Monday, December 22, 2008

New Yorker Fiction 2008

For the past six years, I've been reading the fiction in the New Yorker with a varying degree of faithfulness. Altogether I've read about 75% of the stories in these years. This year I only got to about 50%. 

When I read each story, I rate it on a scale of 1 to 10, with 10 being the best. Here are the criteria I've developed for evaluating fiction. Obviously these criteria are highly subjective, but I think that in my own way I weigh each of them as I think about how much I liked a particular story.

Ambition: Does the story attempt something moving, funny, innovative—and deeply so?

Execution: Are the sentences thrilling? Does the story compel me to keep going?

Seduction: Does the story draw me in, enrapture me, make me feel that I am in the world it has created?

Resolution: Does the ending hold up with the rest of the story? Does it cast an interesting and revealing light on what's come before?

Resonance: Does the story linger in my memory? Does it change the way I look at life? Does it gather meaning with time and re-reading?


Here are my favorite stories from 2008, with my ratings in parentheses.

Some Women, by Alice Munro—a teenage girl observes a household's tangled relationships (10)

The Bell Ringer, by John Burnside—a Scottish woman and her sister-in-law deal with unhappy marriages (9)

Deep-Holes, by Alice Munro—a nearly lost and later mostly lost son (9)

The Fat Man's Race, by Louise Erdrich—Grandma Ignatia's tall tale (9)

Leopard, by Wells Tower—home from school with a scary stepdad (9)

Ghosts, by Edwidge Danticat—a young man harrowingly tastes the life of gang members in a Haitian slum (9)

The Gangsters, by Colson Whitehead—bourgie black boys shoot BB guns on summer vacation (9)

Wakefield, by E. L. Doctorow—a modern-day version of Hawthorne's tale (8)

Free Radicals, by Alice Munro—a woman creates a fiction to save her life (8)

The Lie, by T. Coraghessan Boyle—a man lies to avoid work and gets caught in a series of deceptions (8)

2 comments:

rfrankly said...

As someone who reads much less of the New Yorker than you, I don't come to criticize you but to think aloud about an apparent pattern in your reading. I notice that most of the stories you've rated highly were written by well-known hotshots: Erdrich, Doctorow, Boyle, Munro, etc. I imagine that if a person has limited time, she or he will more ikely choose to read an author whose work she or he has admired. What interests me is that as writers sending in our work, we might take a dyspeptic look at the choices the editors make, feeling that it's somehow gutless of them to prefer the stories of established writers, whom we might dismiss as bankable. But as readers, we husband our time by making choices that fit with the perhaps conservative impulses of the editors. True?
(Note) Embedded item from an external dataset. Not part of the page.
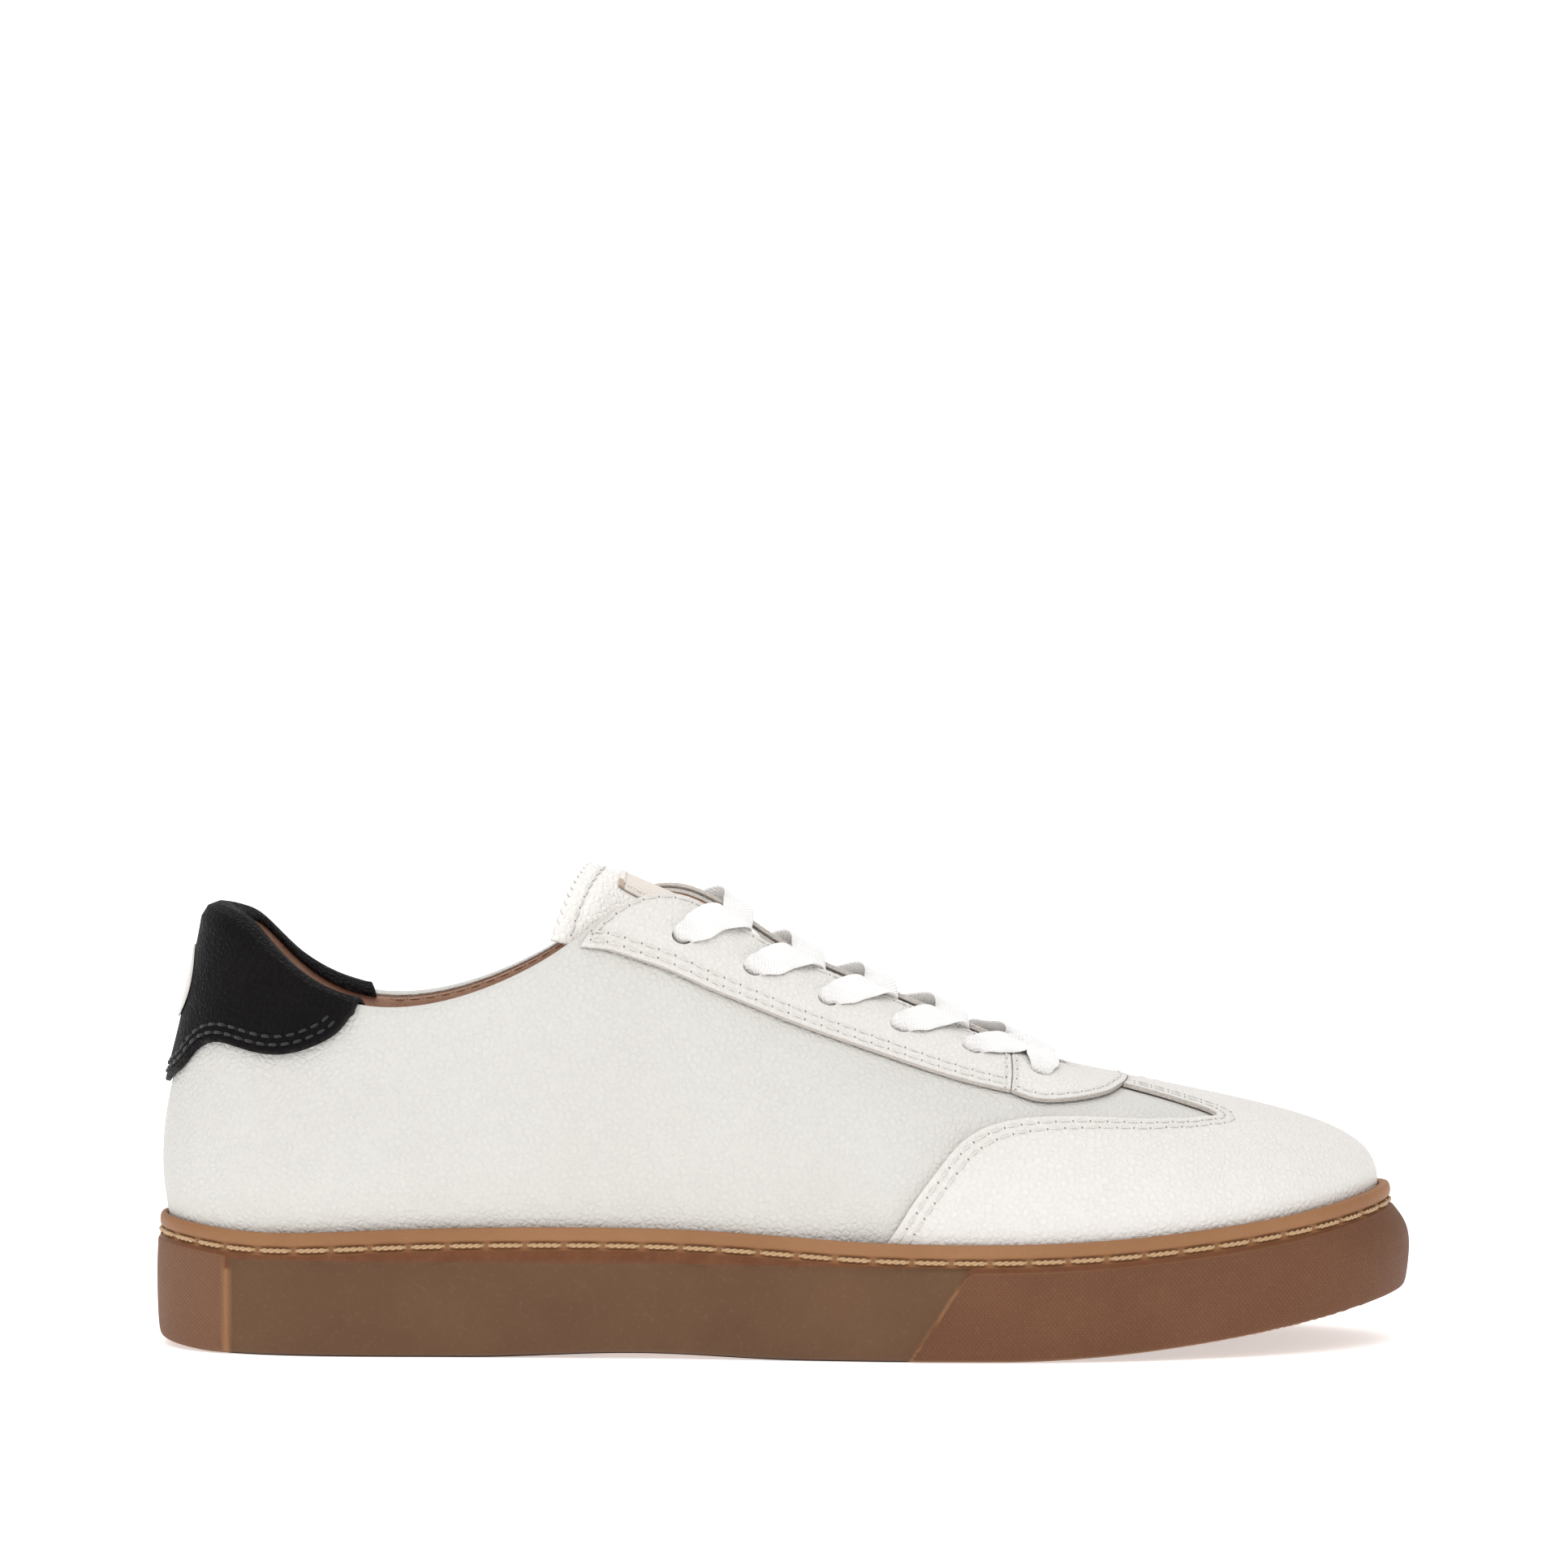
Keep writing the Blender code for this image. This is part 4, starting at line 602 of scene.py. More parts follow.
def sewRows(name, surface, rows, thread, body, depth, pitch=4.0, length=3.1, radius=.26, pits=.34,
            replaced=()):
    # a stitch per pitch along each row, with a needle hole of painted shade in every gap
    points, faces, slots = [], [], []
    count = 0
    stitch, stitchFaces = stitchShape(length, radius)
    pit, pitFaces = pitShape(pits, radius * 2.1)
    for row in rows:
        line = resample(surface, np.asarray(row, float), .35)
        at = lengthsOf(place(surface, line))
        total = at[-1]
        number = max(1, int(total / pitch))
        step = total / number
        for shape, shapeFaces, slot, shift, lift, many in (
                (stitch, stitchFaces, 0, .5, radius * .35, number),
                (pit, pitFaces, 1, 0, .05, number + 1)):
            where = np.clip((np.arange(many) + shift) * step, .02, total - .02)
            chart, ahead, back = (bySample(where + move, at, line) for move in (0, .3, -.3))
            centre = place(surface, chart, depth + lift)
            along = unitRows(place(surface, ahead) - place(surface, back))
            n = slopes(surface, *rowsOf(chart))[2]
            side = unitRows(np.cross(n, along))
            up = np.cross(along, side)
            for c, x, y, z in zip(centre, along, side, up):
                points.append(c + shape @ np.array([x, y, z]))
                faces += [tuple(i + count for i in f) for f in shapeFaces]
                slots += [slot] * len(shapeFaces)
                count += len(shape)
    return makePiece(name, np.vstack(points), faces, [thread, looks["pit"]], body, replaced, slots)


def under(u, t, depth):
    # point inside the shoe, a given depth past the lining's face
    u, t = np.atleast_1d(u), np.atleast_1d(t)
    return wall(u, t) - wallNormal(u, t) * (buildUp(u, t) + depth)[:, None]


def tongueRail(x):
    # cross-section of the tongue's outer face at one x: 13 points, spread by true length
    ridge = [x, 0.6, float(tongueLine(x)[0, 0])]
    if x < -40:
        back = (-43 - x) / 17
        half = [(8, 2.1), (15, 6.1), (19.8, 10.9), (22.6, 17), (24, 25)]
        sides = {s: [np.array([x, s * (y + back * y * .22), ridge[2] - drop * (1 - .08 * back)])
                     for y, drop in half] for s in (-1, .96)}
        sides[1] = sides.pop(.96)
    elif x < 58:
        levels = (1.0, .9, .78, .64, .5)
        sides = {s: [under(chartX(s, x, t), t, tongueClear)[0] for t in levels] for s in (-1, 1)}
    else:
        sides = {}
        for s in (-1, 1):
            spots = [locate(s, x, 2 + s * y, (0, 1)) for y in (13, 20, 27, 33)]
            sides[s] = [under(u, v / wallV, tongueClear)[0] for u, v in spots]
    line = np.array(sides[-1][::-1] + [ridge] + sides[1])
    middle = len(sides[-1])
    length = np.concatenate([[0], np.cumsum(np.linalg.norm(np.diff(line, axis=0), axis=1))])
    width = tongueWidth(x)
    return Spline(length, line)(length[middle] + np.linspace(-width, width, 13))


def tongueWidth(x):
    return 33 + 2.4 * (1 - smooth(x, -52, -42)) - 5 * smooth(x, -45, 70)


railX = [-60, -51, -43, -36, -28, -18, -4, 12, 28, 44, 56, 66, 74]
rails = Spline(railX, [tongueRail(x).ravel() for x in railX])
railSpread = Spline(np.linspace(-1, 1, 13), np.eye(13))


def tongueOut(x, q, depth=0.0):
    # point of the tongue: x along it, q from -1 (lateral edge) to 1, depth out from its face
    def face(x, q):
        return (railSpread(q)[:, :, None] * rails(x).reshape(-1, 13, 3)).sum(1)
    x, q = np.atleast_1d(x).astype(float), np.atleast_1d(q).astype(float)
    here = face(x, q)
    n = unitRows(np.cross(face(x + .5, q) - face(x - .5, q), face(x, q + .02) - face(x, q - .02)))
    return here + n * np.reshape(depth, (-1, 1))


def tongueRear(q):
    # rear edge of the tongue across its width, blunt in the middle
    return -46.6 - 9.0 * (np.sqrt(np.square(q) + .01) - .1)


def laceSpot(side, x, v, depth):
    # point over (depth above 0) or under the throat's edge panels, at one x and chart height
    u = chartX(side, x, v / wallV)
    return section(u, v, depth)[0] if depth > 0 else under(u, v / wallV, -depth)[0]


def crossing(side, row, over):
    # lace from under one hole, across the throat, over the far edge and slanting back to the next hole
    x0, x1 = eyelets[-1 - row][0], eyelets[-2 - row][0]
    v0, v1 = fromToe[side][row][1], fromToe[-side][row + 1][1]
    step, top = x1 - x0, leather + over + laceLift
    shift = step * .14 * (row == 0)      # the throat narrows beside the first holes
    marks = [x0 + shift + step * f for f in (.06, .12, .2)]
    ridge = [float(tongueLine(x)[0, 0]) for x in marks]
    return [laceSpot(side, x0 + shift + step * .02, v0 + 3.5, -laceLift),
            laceSpot(side, x0 + shift + step * .04, wallV - 2, -laceLift - .2),
            np.array([marks[0], side * 7.5 + .8, ridge[0] + .9]),
            np.array([marks[1], .8, ridge[1] + (3.0 if over else 1.2)]),
            np.array([marks[2], -side * 7.5 + .8, ridge[2] + 2.9]),
            laceSpot(-side, x1 + 11.4, wallV - .4, top - .1),
            laceSpot(-side, x1 + 7.2, v1 + (wallV - v1) * .68, top + .3),
            laceSpot(-side, x1 + 3.0, v1 + 2.6, top)]


def throughHole(side, row):
    # straight run down through a hole
    u, v = fromToe[side][row]
    above = section(u, v, leather + over + .9)[0]
    below = under(u, v / wallV, 1.3)[0]
    return [above + (below - above) * f for f in (.08, .36, .64, .92)]


def laceEnd(side):
    # tucked end: from the top hole down between lining and tongue
    x = eyelets[0][0]
    return [under(chartX(side, x + 1 + k * 4, t), t, 1.8 + .5 * (k > 1) + .5 * (k > 3) + .5 * (k > 4))[0]
            for k, t in enumerate((.80, .70, .60, .50, .40, .30))]


def lacePath():
    # middle line of the lace from end to end
    halves = []
    for start in (-1, 1):
        half, side = throughHole(start, 0), start
        for row in range(len(eyelets) - 1):
            half += crossing(side, row, (row + (start > 0)) % 2 == 0)
            side = -side
            half += throughHole(side, row + 1)
        halves.append(half + laceEnd(side))
    x = eyelets[-1][0]
    top, v = leather + over + laceLift, fromToe[-1][0][1]
    ridge = float(tongueLine(x)[0, 0])
    bar = [laceSpot(-1, x, v + 4, top), laceSpot(-1, x, wallV - 1, top + .4),
           np.array([x, 1.2, ridge + 5.6]), laceSpot(1, x, wallV - 1, top + .4),
           laceSpot(1, x, v + 4, top)]
    return np.array(halves[0][::-1] + bar + halves[1])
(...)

Of course, maybe I'm wrong in my assumption. Maybe you read without reference to literary reputation but found yourself preferring the work of well-reputed writers. Maybe, at least in the case of the NYer's chioces that there is a high correspondence between reputation and talent..

framiko said...

In the case of the New Yorker, almost everyone they publish is established to some degree; either they've got at least one book out already or they're about to have one come out. It's hard for me to imagine that the New Yorker ever publishes a story that some unknown writer just sends in.

Who does publish such a story? For several years I had subscriptions to smaller journals--Epoch, The Gettysburg Review, Ploughshares (not that small, I guess). I read some old issues of the Missouri Review. Looking at the contributors' bios in those, I got the sense that everyone there had published lots of stuff elsewhere, even books. I think it might be that there are just a lot of writers out there, and a limited number of publications.

I found some good stuff in some of those journals, but over time I felt exhausted by them. The chances of coming across something extraordinary seemed slimmer than it did while reading the New Yorker.

The New Yorker does draw from a fairly consistent pool of fiction writers. Over time, I've gotten to know these names, and to know whom I like and whom I don't. I skip stories that don't seem worth my time, but I feel more comfortable doing so than I did when I read the smaller journals. I have more of a sense that I know what I'm missing.

But I also have a sense that something amazing could come up on any given week. In general, the New Yorker's editors' taste is really good. Their heavyweights—Munro, Trevor, Boyle, Doyle, Erdrich, and others—are heavyweights for a reason: they strike out sometimes, but their batting averages remain high over long careers. And the magazine does introduce new writers sometimes, and I usually try to give their stuff a chance. A guy named Daniyal Mueenuddin had some good stuff in the last couple years, and one of my favorite stories this year is by Wells Tower, whose first book is coming out in March.

The preponderance of big names in my list of favorites, though, probably has more to do with the preponderance of big names in the magazine's fiction offerings.